Accanto a lei il basso Mirco Palazzi, ha siglato una prova seducente. Interprete raffinato, è riuscito a dare una lettura sensuale e fascinosa del suo Enrico, tralasciando intelligentemente il lato protervo del personaggio per cui la voce non sarebbe ancora abbastanza matura. L’emissione è sicura e ben proiettata, con agilità nitide. Ottima l’intesa scenica con Annalisa Stroppa nella loro liaison dangereuse.

Photo Ennevi
Più sofferente nella vocalità che fu di Rubini il tenore Mert Sungu le cui buone doti vocali ci sono e preludono ad una carriera promettente, tuttavia deve ancora lavorare sull’emissione che a volte risulta incerta e non del tutto a fuoco a scapito di una riuscita completa.
Manuela Custer è uno Smeton di tutto rispetto anche se come tanti “en travesti” ha la tenenza a gonfiare i suoni nel registro grave. Merita una menzione l’ottimo Lord Rochefort portato in scena da Romano Dal Zovo: la voce è mirabilissima con un timbro da basso nobile, fraseggia molto bene.

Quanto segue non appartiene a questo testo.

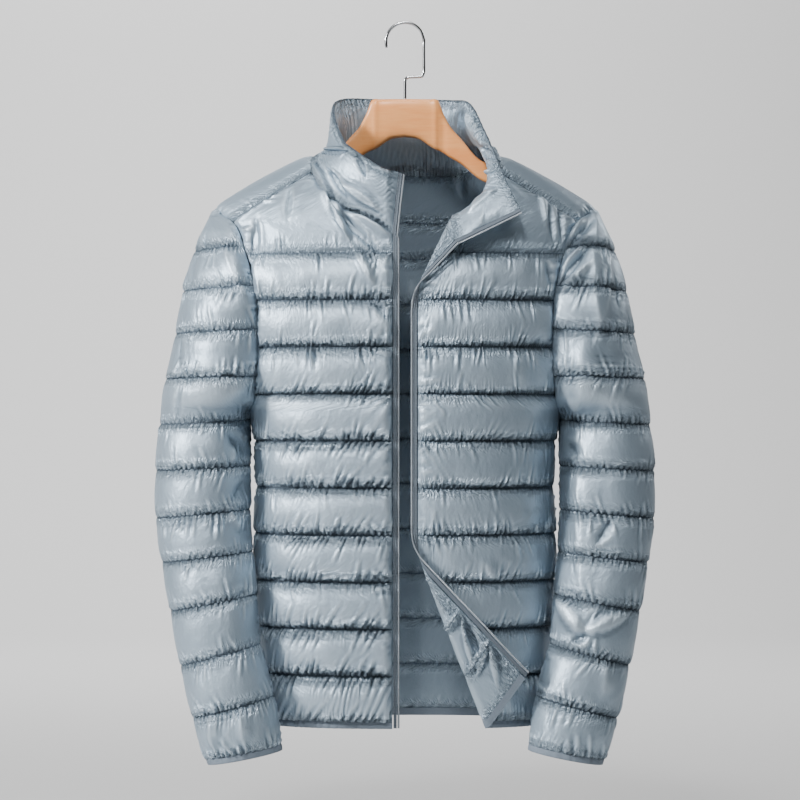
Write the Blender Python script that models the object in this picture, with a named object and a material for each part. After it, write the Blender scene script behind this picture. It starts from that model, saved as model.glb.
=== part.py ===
"""Quilted jacket with an open zip front, hung filled out on a wooden hanger.

Metres. +X is the wearer's left, -Y the front and +Z up. The origin is the inside top of the hanger's hook.
Each quilted piece is a closed wall: a plain inner grid of points, and an outer grid raised between the
stitch lines. The body's pieces share one hollow torso form, which "angle" goes round, from 0 at the
centre front or centre back to 90 at the side seam.
"""

import bpy
import numpy as np

GAP = 0.0003
WALL = 0.0016
PITCH = 0.055
HEM_SEAM_Z = -0.829
UNDERARM_Z = -0.462
CHEST_Z = -0.40
ROUNDING = 2.5
BINDING_HEIGHT = 0.0076
BINDING_WALL = 0.0026
ZIP_WIDTH = 0.0085
TAPE_WALL = 0.0014
COIL_WIDTH = 0.0030
FRONT_EDGE = 0.0062
PANEL_EDGE = FRONT_EDGE + ZIP_WIDTH
TAPE_EDGE = FRONT_EDGE + COIL_WIDTH + 2 * GAP
PUFF_BODY = 0.0085
PUFF_SLEEVE = 0.0060
PUFF_COLLAR = 0.0045
CHANNEL_STEPS = (0.0, 0.2, 0.5, 0.8)
SIDE_SQUASH = (50.0, 72.0)
SEAM_ANGLE = 89.95
ARMHOLE_GAP = 0.0024
ROLL_CROWDING = 4.0
ROLL_SPREAD = 0.075

TORSO = (
    dict(z=-0.840, half_width=0.1665, front=0.092, back=0.079),
    dict(z=-0.750, half_width=0.1715, front=0.106, back=0.089),
    dict(z=-0.650, half_width=0.1765, front=0.112, back=0.096),
    dict(z=-0.500, half_width=0.1765, front=0.117, back=0.101),
    dict(z=-0.462, half_width=0.1820, front=0.117, back=0.102),
    dict(z=-0.430, half_width=0.1910, front=0.117, back=0.102),
    dict(z=-0.390, half_width=0.2005, front=0.117, back=0.102),
    dict(z=-0.340, half_width=0.2145, front=0.116, back=0.101),
    dict(z=-0.300, half_width=0.2225, front=0.116, back=0.100),
    dict(z=-0.225, half_width=0.2325, front=0.115, back=0.100),
    dict(z=-0.140, half_width=0.2360, front=0.115, back=0.100),
)
RIDGE = (
    dict(x=0.000, z=-0.1500),
    dict(x=0.060, z=-0.1540),
    dict(x=0.114, z=-0.1630),
    dict(x=0.170, z=-0.1905),
    dict(x=0.228, z=-0.2245),
    dict(x=0.240, z=-0.2310),
)
ARMHOLE = (
    dict(z=-0.4620, front=90.0, back=90.0),
    dict(z=-0.4590, front=82.5, back=83.5),
    dict(z=-0.4520, front=74.5, back=77.0),
    dict(z=-0.4400, front=67.0, back=71.5),
    dict(z=-0.4200, front=60.0, back=67.0),
    dict(z=-0.3900, front=55.6, back=63.0),
    dict(z=-0.3400, front=50.0, back=58.0),
    dict(z=-0.3000, front=50.1, back=57.4),
    dict(z=-0.2710, front=52.6, back=59.7),
    dict(z=-0.2500, front=55.2, back=63.1),
    dict(z=-0.2403, front=58.5, back=67.2),
    dict(z=-0.2335, front=64.0, back=71.1),
    dict(z=-0.2285, front=70.2, back=74.8),
    dict(z=-0.2245, front=77.4, back=77.4),
)
NECK_FRONT = (
    dict(x=PANEL_EDGE, z=-0.2580),
    dict(x=0.0282, z=-0.2475),
    dict(x=0.0430, z=-0.2395),
    dict(x=0.0640, z=-0.2310),
    dict(x=0.0820, z=-0.2180),
    dict(x=0.0950, z=-0.2040),
    dict(x=0.1050, z=-0.1900),
    dict(x=0.1095, z=-0.1810),
)
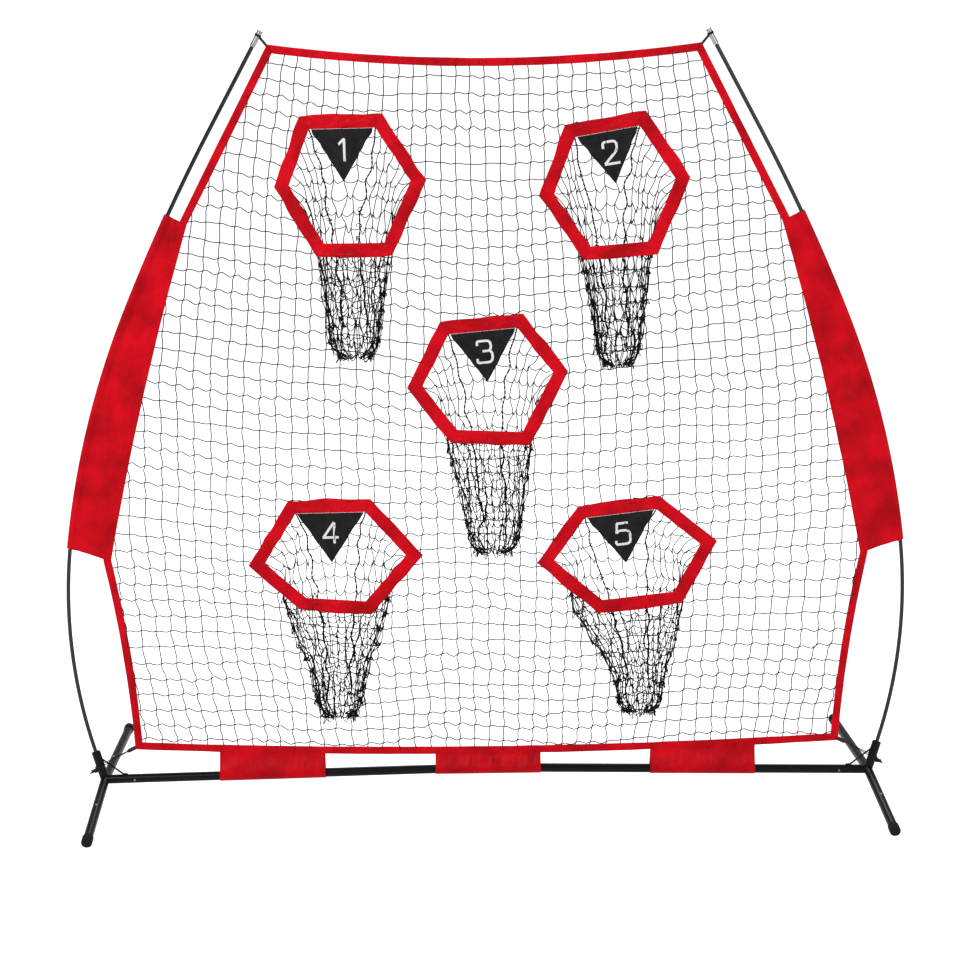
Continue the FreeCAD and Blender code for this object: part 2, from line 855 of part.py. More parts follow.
def loop_outline(radius, height, half_top):
    """A round bottom with two sides that run tangent from it up to the hem."""
    reach = math.hypot(half_top, height)
    swing = math.acos(radius / reach) + math.atan2(half_top, height)
    y = radius * math.sin(swing)
    z = radius * math.cos(swing)
    edges = [
        Part.LineSegment(Vector(0, -half_top, height), Vector(0, -y, z)).toShape(),
        Part.Arc(Vector(0, -y, z), Vector(0, 0, -radius), Vector(0, y, z)).toShape(),
        Part.LineSegment(Vector(0, y, z), Vector(0, half_top, height)).toShape(),
    ]
    if half_top > 0:
        edges.append(Part.LineSegment(Vector(0, half_top, height), Vector(0, -half_top, height)).toShape())
    return Part.Face(Part.Wire(edges))


def base_sleeve(position):
    """A fabric loop drawn up against the bar's underside.

    position is -1, 0 or 1 spacings from x = 0. The middle one spans the bar's bend."""
    centre_x = position * base_sleeve_spacing
    bar_z = bar_middle.z - abs(centre_x) * math.tan(bar_angle)
    bar_drop = 0.0 if position else base_sleeve_length / 2.0 * math.tan(bar_angle)
    middle_z = bar_z - bar_drop + base_loop_r - tube_r - base_loop_gap
    top = bottom_corner().z - middle_z
    outer = loop_outline(base_loop_r + base_loop_gauge, top, base_loop_gauge)
    inner = loop_outline(base_loop_r, top - base_loop_seam, 0.0)
    ring = outer.cut(inner)
    loop = ring.extrude(Vector(base_sleeve_length, 0, 0))
    loop.translate(Vector(-base_sleeve_length / 2.0, 0, 0))
    loop.rotate(Vector(0, 0, 0), Y_AXIS, math.degrees(bar_angle) * position)
    loop.translate(Vector(centre_x, 0, middle_z))
    inside_hem = plate(hem_faces()[0], hem_gauge * 2)
    return sorted(loop.cut(inside_hem).Solids, key=lambda solid: -solid.Volume)[0]


# Straps and cords at the corners
def top_strap():
    """Ring round the pole's tip and a flat band down to the net's corner."""
    at = pole_length - strap_ring_from_end
    centre = pole_point(at)
    along = pole_dir(at)
    bore_r = pole_r + ferrule_clearance + tip_wall + strap_ring_clearance
    outer_r = bore_r + strap_ring_gauge
    base = centre - along * (strap_width / 2.0)
    ring = tube(outer_r, bore_r, strap_width, base, along)
    corner = top_corner()
    reach = corner - centre
    out = reach.normalize()
    across = Vector(-out.z, 0, out.x)
    start = centre + out * (bore_r + strap_ring_gauge / 2.0)
    stop = corner
    side = across * (strap_width / 2.0)
    outline = [start - side, start + side, stop + side, stop - side, start - side]
    band = plate(Part.Face(Part.makePolygon(outline)), strap_gauge)
    bore = cylinder(bore_r, strap_width * 3, centre - along * (strap_width * 1.5), along)
    inside_hem = plate(hem_faces()[0], hem_gauge * 2)
    return fuse([ring, band]).cut([bore, inside_hem])


def hook_line():
    """Start and direction of the hook that leaves the net's bottom corner towards the hub."""
    corner = bottom_corner()
    anchor = hub + socket_dir * cord_height_on_socket + Y_AXIS * cord_behind
    direction = (anchor - corner).normalize()
    return corner, direction, anchor


def corner_hook():
    corner, direction, anchor = hook_line()
    start = corner + direction * (hem_width / 2.0)
    body = cylinder(hook_r, hook_length, start, direction)
    nose_start = start + direction * hook_length
    nose = Part.makeCone(hook_r, hook_nose_r, hook_nose_length, nose_start, direction)
    inside_hem = plate(hem_faces()[0], hem_gauge + hook_overlap_gap * 2)
    return fuse([body, nose]).cut(inside_hem)


def corner_cord():
    """Elastic cord from the hook to a loop round the pole socket."""
    corner, direction, anchor = hook_line()
    ring_r = tube_r + cord_ring_clearance + cord_r
    ring_centre = hub + socket_dir * cord_height_on_socket
    ring = Part.makeTorus(ring_r, cord_r, ring_centre, socket_dir)
    hook_end = hem_width / 2.0 + hook_length + hook_nose_length
    start = corner + direction * (hook_end + hook_overlap_gap)
    run = cylinder(cord_r, (anchor - start).Length, start, direction)
    clear_start = ring_centre - socket_dir * (cord_r * 4)
    clear = cylinder(ring_r - cord_ring_sink, cord_r * 8, clear_start, socket_dir)
    return fuse([ring, run.cut(clear)])


# Every sub-part by name. The left side is the right one mirrored.
parts = {}


def both_sides(name, shape):
    parts[name + "_right"] = shape
    parts[name + "_left"] = mirrored(shape)


def four_legs(name, front, rear):
    both_sides(name + "_front", front)
    both_sides(name + "_rear", rear)


both_sides("corner_hub", corner_hub())
four_legs("leg", leg(front_joint(), front_length), leg(rear_joint(), rear_length))
four_legs("snap_button", snap_button(*front_joint()), snap_button(*rear_joint()))
both_sides("snap_button_bar", snap_button(*bar_joint()))
parts["snap_button_middle"] = snap_button(*middle_joint())
right_caps = [foot_cap(front_dir, front_length), foot_cap(rear_dir, rear_length)]
parts["foot_caps"] = Part.Compound(right_caps + [mirrored(cap) for cap in right_caps])
right_springs = [button_spring(*joint) for joint in hub_joints()]
left_springs = [mirrored(spring) for spring in right_springs]
parts["button_springs"] = Part.Compound(right_springs + left_springs + [button_spring(*middle_joint())])
parts["base_bar_right"] = bar_right()
parts["base_bar_left"] = bar_left()
both_sides("wing_screw", wing_screw())
both_sides("pole_lower", pole_lower())
both_sides("pole_upper", pole_upper())
right_ferrule = pole_ferrule()
parts["pole_ferrules"] = Part.Compound([right_ferrule, mirrored(right_ferrule)])
both_sides("pole_tip", pole_tip())
parts["target_net"] = target_net()
parts.update(hems())
both_sides("pole_sleeve", pole_sleeve())
parts["base_sleeve_left"] = base_sleeve(-1)
parts["base_sleeve_middle"] = base_sleeve(0)
parts["base_sleeve_right"] = base_sleeve(1)
for number, pocket in enumerate(pockets, start=1):
    parts["pocket_band_%d" % number] = pocket_band(pocket)
    parts["pocket_net_%d" % number] = pocket_net(pocket)
    parts["number_flag_%d" % number] = number_flag(pocket)
both_sides("top_strap", top_strap())
both_sides("corner_hook", corner_hook())
both_sides("corner_cord", corner_cord())

for name, shape in parts.items():
    shape.translate(Vector(0, -footprint_shift, 0))
    shape.exportStep("parts/%s.step" % name)
    print(name, "solids", len(shape.Solids), "valid", shape.isValid(), "volume", round(shape.Volume / 1000.0, 2))
print("sub-parts:", len(parts))
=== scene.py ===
# %% [markdown]
# # Dressing a pitching target net
#
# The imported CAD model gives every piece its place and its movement. This notebook gives
# them their looks: netting drawn strand by strand, satin bands with folds, painted tube,
# gloss poles. Everything is in metres, in the CAD model's own frame.

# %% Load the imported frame
import math

import bpy
import numpy as np
from mathutils import Matrix


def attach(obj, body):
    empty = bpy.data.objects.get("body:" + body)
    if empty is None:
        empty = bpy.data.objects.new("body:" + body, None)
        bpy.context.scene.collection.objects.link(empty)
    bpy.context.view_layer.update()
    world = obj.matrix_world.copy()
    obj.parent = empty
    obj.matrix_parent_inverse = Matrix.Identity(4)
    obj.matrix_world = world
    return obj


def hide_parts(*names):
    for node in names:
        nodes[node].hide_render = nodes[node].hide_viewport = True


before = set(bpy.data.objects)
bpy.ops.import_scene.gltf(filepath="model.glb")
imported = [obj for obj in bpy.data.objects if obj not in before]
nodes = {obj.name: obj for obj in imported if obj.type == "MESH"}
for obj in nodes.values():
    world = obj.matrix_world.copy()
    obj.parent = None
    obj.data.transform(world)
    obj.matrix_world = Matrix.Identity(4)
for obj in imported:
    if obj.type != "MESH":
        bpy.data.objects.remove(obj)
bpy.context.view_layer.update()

# %% [markdown]
# ## The camera
#
# The photograph was taken from about six and a half metres, a little left of the middle
# and from above the net. Its direction is given as yaw, pitch and roll, and the three
# unit vectors that follow from them are the columns of the camera's matrix.

# %% Place the camera
CAMERA_PLACE = (-0.18258, -6.585, 2.28775)
CAMERA_TURN = (0.02732, 0.21294, -0.00472)
CAMERA_LENS = 89.84


def linked(name, data):
    """A new object in the scene, at the origin."""
    made = bpy.data.objects.new(name, data)
    bpy.context.scene.collection.objects.link(made)
    return made


def posed(right, up, back, place):
    """The matrix whose columns are an object's three directions and its place."""
    turn = np.eye(4)
    turn[:3] = np.stack([right, up, back, place], 1)
    return Matrix(turn.tolist())


def camera_axes(yaw, pitch, roll):
    """Right, up and forward: forward from yaw and pitch, the other two turned by roll."""
    forward = np.array([math.sin(yaw) * math.cos(pitch), math.cos(yaw) * math.cos(pitch),
                        -math.sin(pitch)])
    level = np.array([math.cos(yaw), -math.sin(yaw), 0.0])
    upright = np.cross(level, forward)
    right = math.cos(roll) * level + math.sin(roll) * upright
    up = math.cos(roll) * upright - math.sin(roll) * level
    return right, up, forward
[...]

Chiude discretamente il cast il Sir Harvey di Nicola Pamio.
Ottima la prova del coro così come l’orchestra: entrambi stanno dimostrando una crescita sempre maggiore di allestimento in allestimento.
Un pubblico entusiasta, composto anche da ragazzi delle scuole, ha giustamente reso omaggio a tutti gli artisti impegnati.